SET TASK: Exactly and only the lines from the one containing "The three.js and Blender code for this object" through the one containing "lever clamp: a" are to be repeated, both ends included.

——

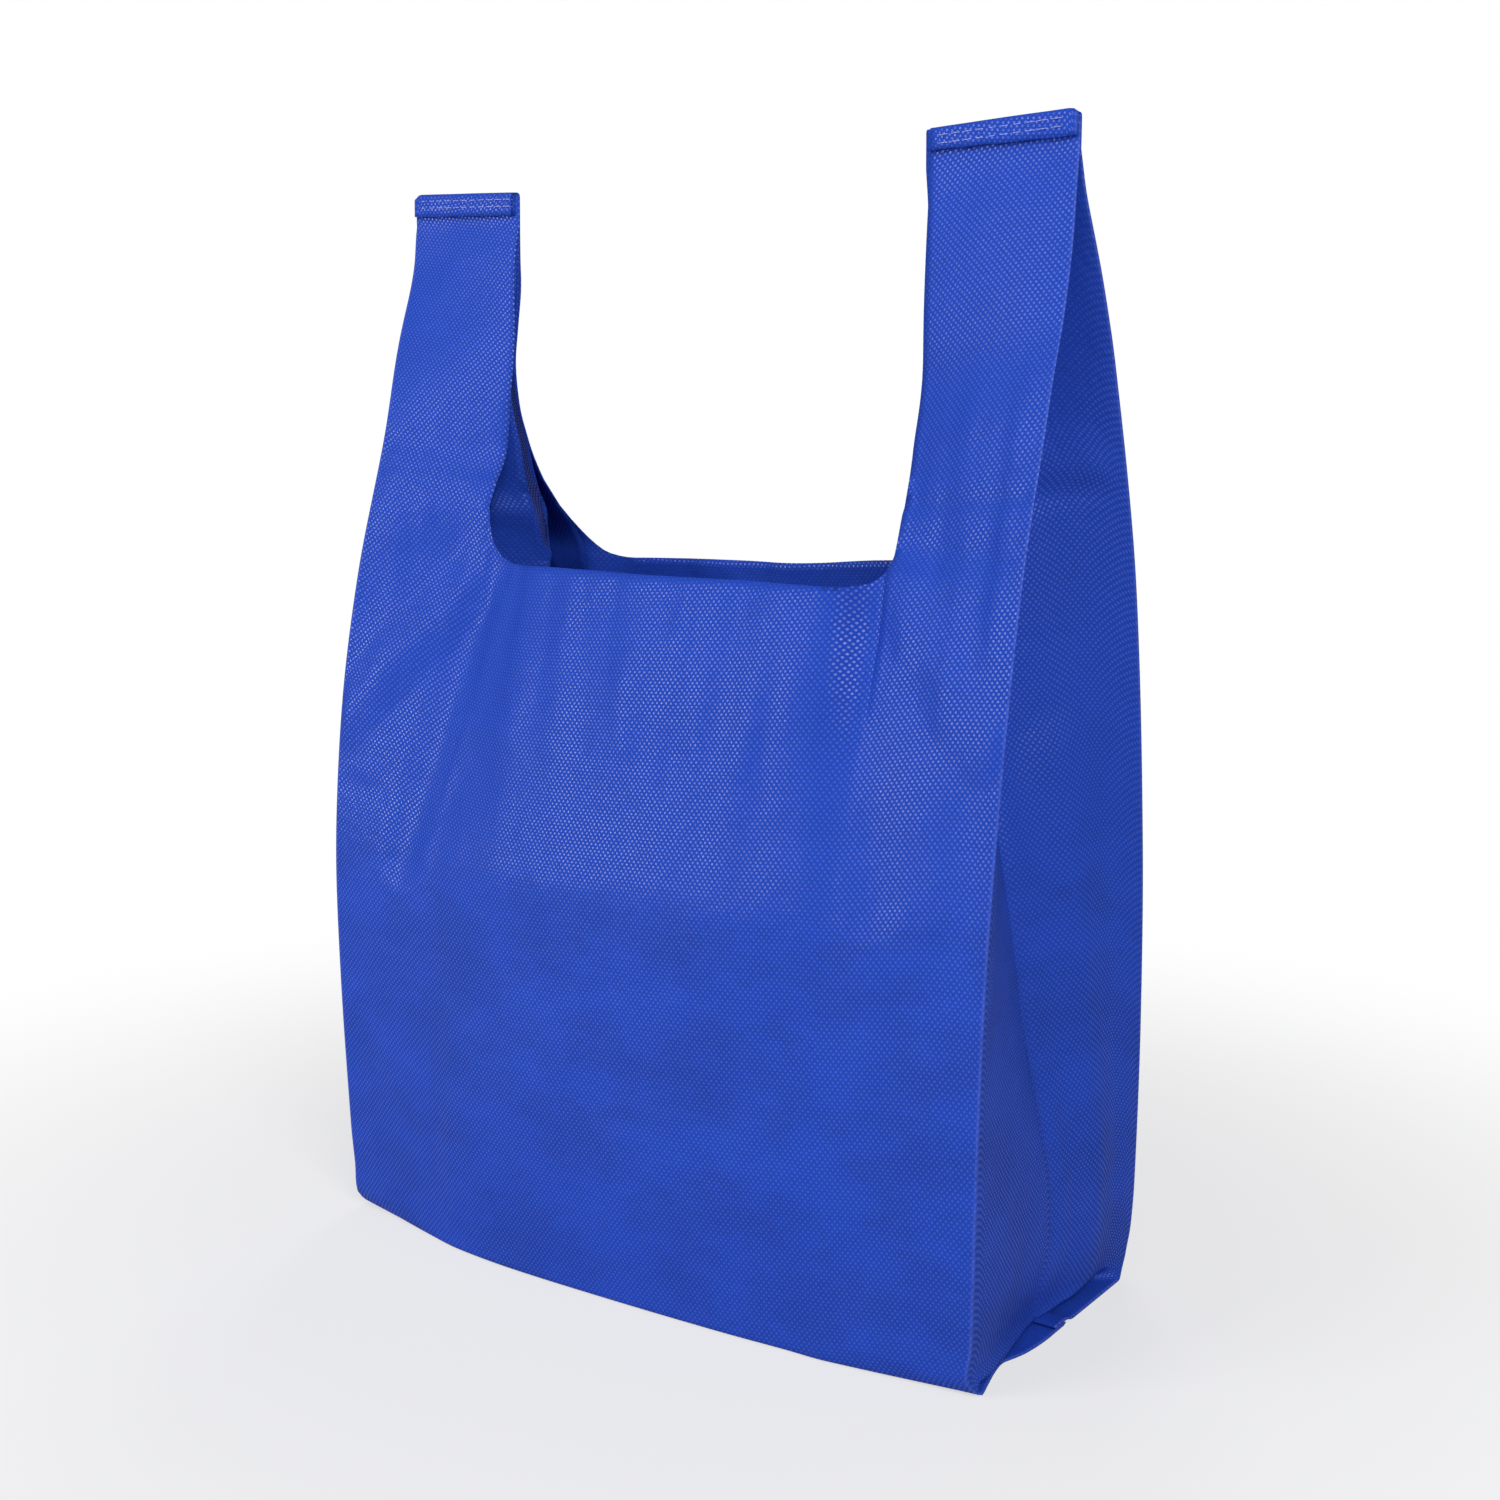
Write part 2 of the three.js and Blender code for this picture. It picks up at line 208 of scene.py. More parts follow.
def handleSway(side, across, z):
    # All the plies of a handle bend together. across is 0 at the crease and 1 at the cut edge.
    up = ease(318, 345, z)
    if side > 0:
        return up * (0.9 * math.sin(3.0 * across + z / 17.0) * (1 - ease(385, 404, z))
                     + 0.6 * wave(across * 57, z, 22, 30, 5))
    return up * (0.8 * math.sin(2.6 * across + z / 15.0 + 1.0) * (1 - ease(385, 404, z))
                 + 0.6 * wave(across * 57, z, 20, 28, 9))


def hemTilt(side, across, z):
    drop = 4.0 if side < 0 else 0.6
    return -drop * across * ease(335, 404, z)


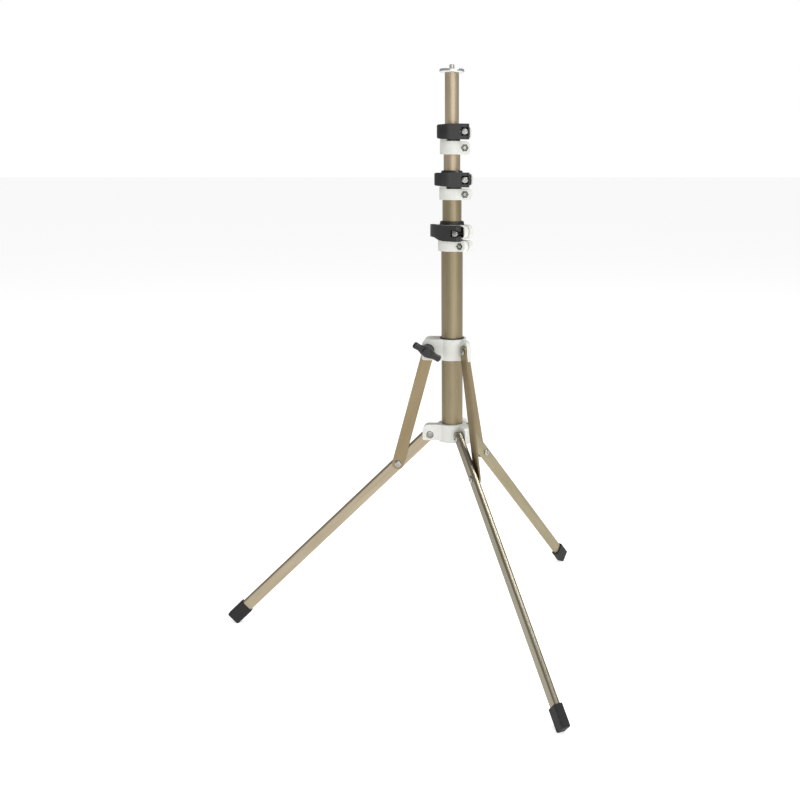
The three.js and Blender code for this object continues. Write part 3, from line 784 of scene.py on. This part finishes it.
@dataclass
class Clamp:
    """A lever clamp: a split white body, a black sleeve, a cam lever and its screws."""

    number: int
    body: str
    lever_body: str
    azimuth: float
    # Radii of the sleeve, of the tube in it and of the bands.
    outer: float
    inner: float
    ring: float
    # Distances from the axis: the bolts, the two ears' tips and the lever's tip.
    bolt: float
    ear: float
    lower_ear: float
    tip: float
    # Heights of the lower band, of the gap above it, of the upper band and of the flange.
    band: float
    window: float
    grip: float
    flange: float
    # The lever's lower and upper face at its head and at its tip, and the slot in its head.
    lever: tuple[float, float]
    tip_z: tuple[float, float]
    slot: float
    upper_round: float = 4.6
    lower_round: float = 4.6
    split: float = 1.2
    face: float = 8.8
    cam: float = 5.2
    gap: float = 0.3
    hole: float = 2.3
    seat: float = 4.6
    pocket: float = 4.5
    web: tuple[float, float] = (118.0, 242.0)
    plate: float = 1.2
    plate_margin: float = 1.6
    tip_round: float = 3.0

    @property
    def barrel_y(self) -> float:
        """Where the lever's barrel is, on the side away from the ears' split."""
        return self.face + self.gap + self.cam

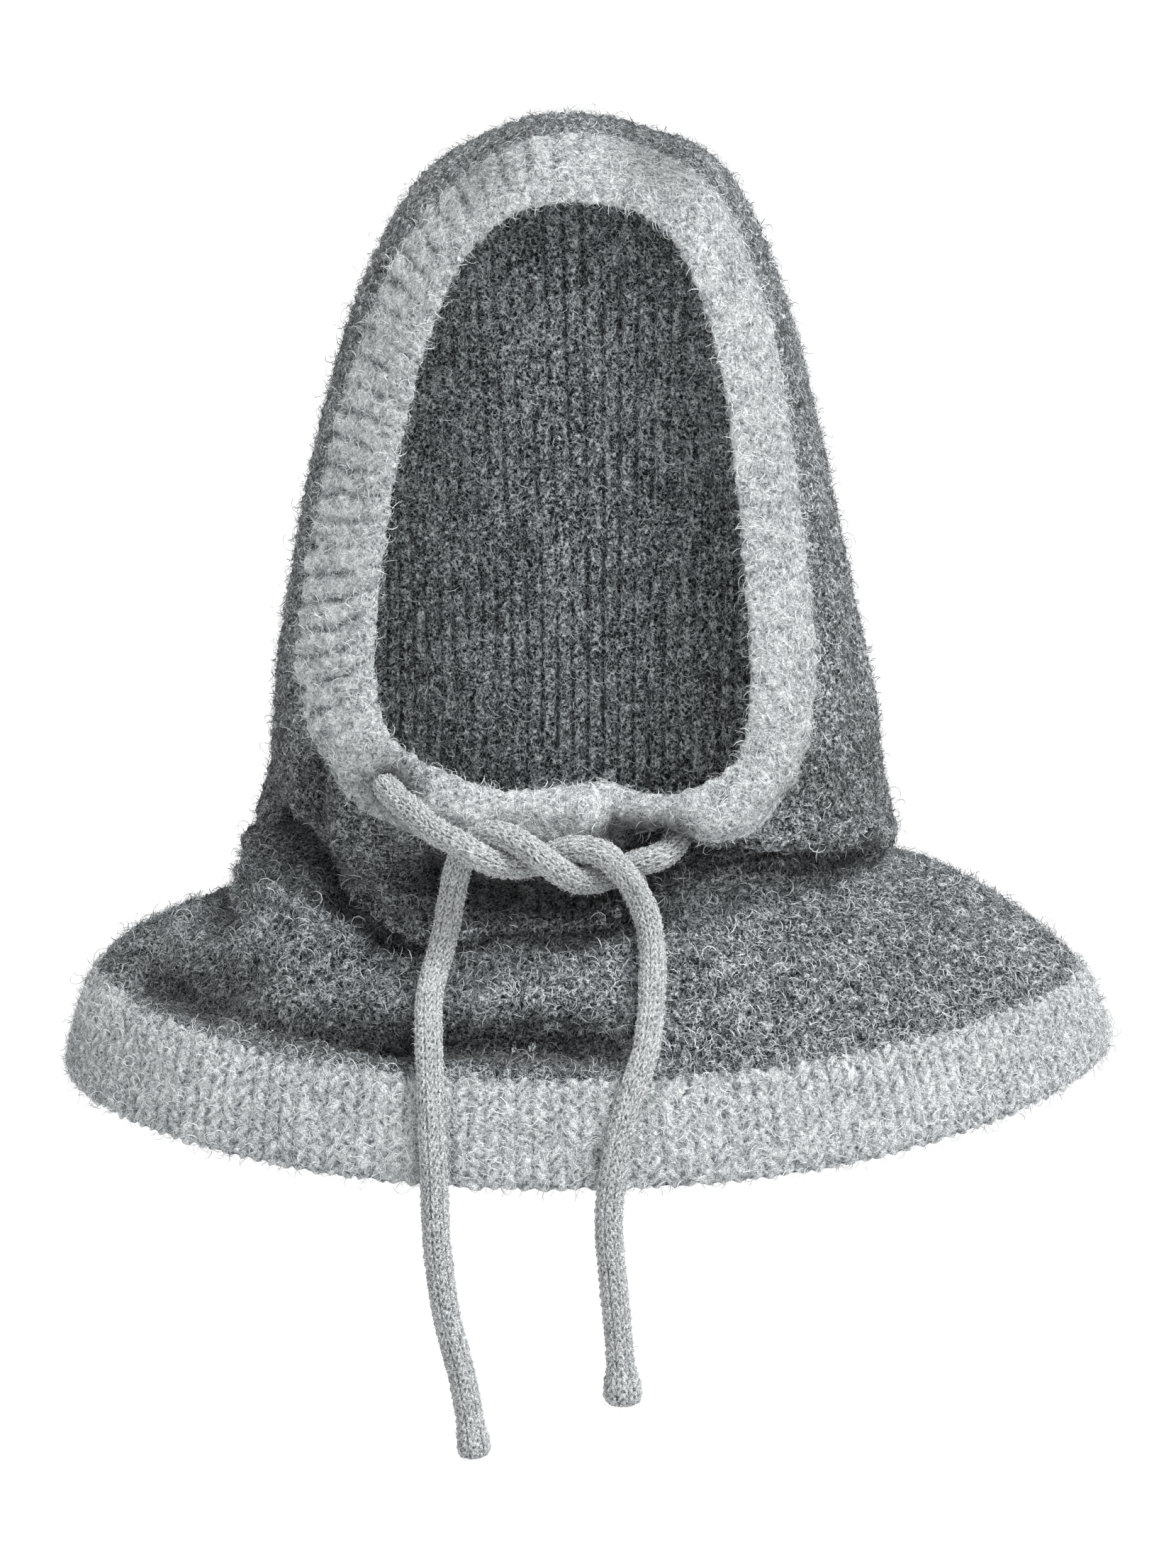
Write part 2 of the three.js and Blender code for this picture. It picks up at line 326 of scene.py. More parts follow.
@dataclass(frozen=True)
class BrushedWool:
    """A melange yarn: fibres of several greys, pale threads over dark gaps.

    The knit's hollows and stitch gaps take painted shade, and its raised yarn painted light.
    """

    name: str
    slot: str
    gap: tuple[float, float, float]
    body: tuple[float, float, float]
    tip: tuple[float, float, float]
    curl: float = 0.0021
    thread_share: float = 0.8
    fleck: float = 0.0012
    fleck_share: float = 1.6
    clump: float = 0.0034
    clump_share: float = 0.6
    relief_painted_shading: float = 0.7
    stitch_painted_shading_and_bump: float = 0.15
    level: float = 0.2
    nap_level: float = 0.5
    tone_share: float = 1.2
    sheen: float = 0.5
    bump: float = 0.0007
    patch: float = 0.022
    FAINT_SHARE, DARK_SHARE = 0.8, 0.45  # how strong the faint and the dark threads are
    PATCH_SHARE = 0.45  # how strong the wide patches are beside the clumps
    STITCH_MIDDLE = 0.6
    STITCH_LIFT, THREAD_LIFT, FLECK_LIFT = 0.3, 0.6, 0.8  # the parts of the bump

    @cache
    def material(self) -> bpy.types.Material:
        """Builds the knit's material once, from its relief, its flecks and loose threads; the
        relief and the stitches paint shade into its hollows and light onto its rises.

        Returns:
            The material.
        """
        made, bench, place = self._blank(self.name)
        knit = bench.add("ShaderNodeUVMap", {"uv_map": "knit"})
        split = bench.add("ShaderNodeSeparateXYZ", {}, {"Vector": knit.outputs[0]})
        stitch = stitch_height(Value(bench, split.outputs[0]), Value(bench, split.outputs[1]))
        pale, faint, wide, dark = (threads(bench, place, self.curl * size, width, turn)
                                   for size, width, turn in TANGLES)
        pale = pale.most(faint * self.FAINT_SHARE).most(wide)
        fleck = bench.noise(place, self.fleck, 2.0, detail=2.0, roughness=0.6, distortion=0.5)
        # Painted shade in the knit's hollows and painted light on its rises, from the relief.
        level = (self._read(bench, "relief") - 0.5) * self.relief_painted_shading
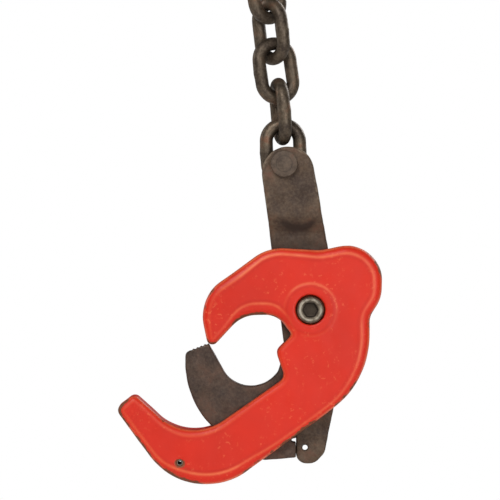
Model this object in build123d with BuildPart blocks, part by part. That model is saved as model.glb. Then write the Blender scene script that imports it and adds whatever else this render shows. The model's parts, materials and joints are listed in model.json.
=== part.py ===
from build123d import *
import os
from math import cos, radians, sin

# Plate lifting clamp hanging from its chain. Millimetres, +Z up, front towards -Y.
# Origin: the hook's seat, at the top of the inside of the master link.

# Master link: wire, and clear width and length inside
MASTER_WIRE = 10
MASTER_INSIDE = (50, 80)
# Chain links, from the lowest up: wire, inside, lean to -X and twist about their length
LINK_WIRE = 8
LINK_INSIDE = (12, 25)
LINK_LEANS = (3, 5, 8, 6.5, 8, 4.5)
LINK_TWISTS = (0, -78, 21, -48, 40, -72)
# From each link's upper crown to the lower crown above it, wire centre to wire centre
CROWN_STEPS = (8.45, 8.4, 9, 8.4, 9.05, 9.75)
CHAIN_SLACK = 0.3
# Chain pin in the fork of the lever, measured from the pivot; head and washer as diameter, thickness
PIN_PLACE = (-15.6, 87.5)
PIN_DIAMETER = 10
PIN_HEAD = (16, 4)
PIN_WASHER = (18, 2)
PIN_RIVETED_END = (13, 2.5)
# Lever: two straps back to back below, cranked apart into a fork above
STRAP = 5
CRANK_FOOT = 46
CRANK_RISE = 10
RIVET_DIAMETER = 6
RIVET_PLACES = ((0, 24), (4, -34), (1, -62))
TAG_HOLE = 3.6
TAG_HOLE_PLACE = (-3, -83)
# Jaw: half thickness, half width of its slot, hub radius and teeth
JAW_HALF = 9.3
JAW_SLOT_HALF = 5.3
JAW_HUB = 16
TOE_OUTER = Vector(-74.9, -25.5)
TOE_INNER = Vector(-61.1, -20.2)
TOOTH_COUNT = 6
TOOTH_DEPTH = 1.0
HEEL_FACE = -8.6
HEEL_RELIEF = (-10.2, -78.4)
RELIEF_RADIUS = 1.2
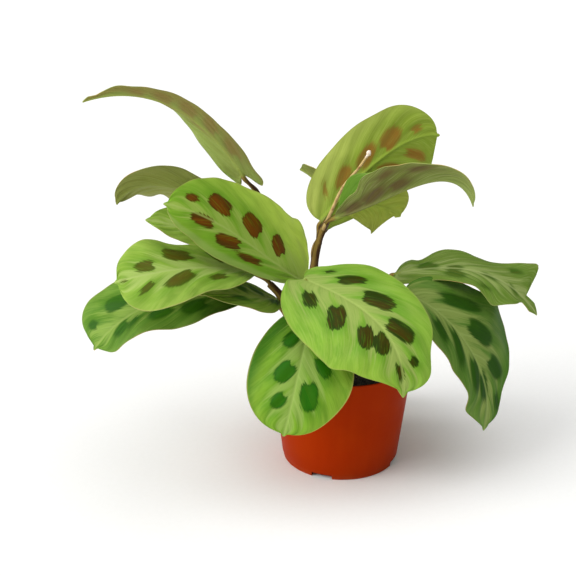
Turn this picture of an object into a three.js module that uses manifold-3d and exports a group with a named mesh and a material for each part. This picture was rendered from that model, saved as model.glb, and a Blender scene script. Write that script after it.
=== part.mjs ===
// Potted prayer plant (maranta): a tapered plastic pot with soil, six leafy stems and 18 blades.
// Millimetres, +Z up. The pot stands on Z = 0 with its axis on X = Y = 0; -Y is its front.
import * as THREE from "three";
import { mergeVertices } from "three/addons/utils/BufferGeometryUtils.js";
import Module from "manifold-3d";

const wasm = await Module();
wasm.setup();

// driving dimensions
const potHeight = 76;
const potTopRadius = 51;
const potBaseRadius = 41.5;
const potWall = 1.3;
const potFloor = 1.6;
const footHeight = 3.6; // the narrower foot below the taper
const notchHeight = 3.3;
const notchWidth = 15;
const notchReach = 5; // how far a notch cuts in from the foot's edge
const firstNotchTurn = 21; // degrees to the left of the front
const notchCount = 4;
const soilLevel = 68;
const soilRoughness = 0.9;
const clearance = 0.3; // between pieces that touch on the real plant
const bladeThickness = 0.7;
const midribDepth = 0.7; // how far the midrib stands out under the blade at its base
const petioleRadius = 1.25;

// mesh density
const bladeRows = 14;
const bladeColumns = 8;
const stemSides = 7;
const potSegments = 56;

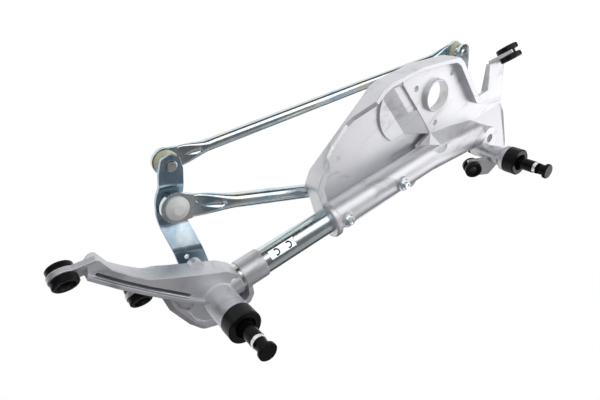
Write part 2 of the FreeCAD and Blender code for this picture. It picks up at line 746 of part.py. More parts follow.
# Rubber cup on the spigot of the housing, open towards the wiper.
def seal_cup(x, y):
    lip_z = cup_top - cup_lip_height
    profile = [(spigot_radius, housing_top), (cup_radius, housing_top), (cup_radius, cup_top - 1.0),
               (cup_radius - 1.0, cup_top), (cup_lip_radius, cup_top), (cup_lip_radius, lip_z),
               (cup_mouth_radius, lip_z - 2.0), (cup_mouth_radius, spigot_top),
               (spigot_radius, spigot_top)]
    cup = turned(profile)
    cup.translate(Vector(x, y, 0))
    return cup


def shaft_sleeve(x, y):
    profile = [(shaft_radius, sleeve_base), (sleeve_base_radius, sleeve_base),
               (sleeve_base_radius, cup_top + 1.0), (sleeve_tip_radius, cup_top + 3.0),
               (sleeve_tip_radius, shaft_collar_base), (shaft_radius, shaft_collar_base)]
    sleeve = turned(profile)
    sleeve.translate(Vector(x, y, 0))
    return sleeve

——

EXPECTED ANSWER:
The three.js and Blender code for this object continues. Write part 3, from line 784 of scene.py on. This part finishes it.
@dataclass
class Clamp:
    """A lever clamp: a split white body, a black sleeve, a cam lever and its screws."""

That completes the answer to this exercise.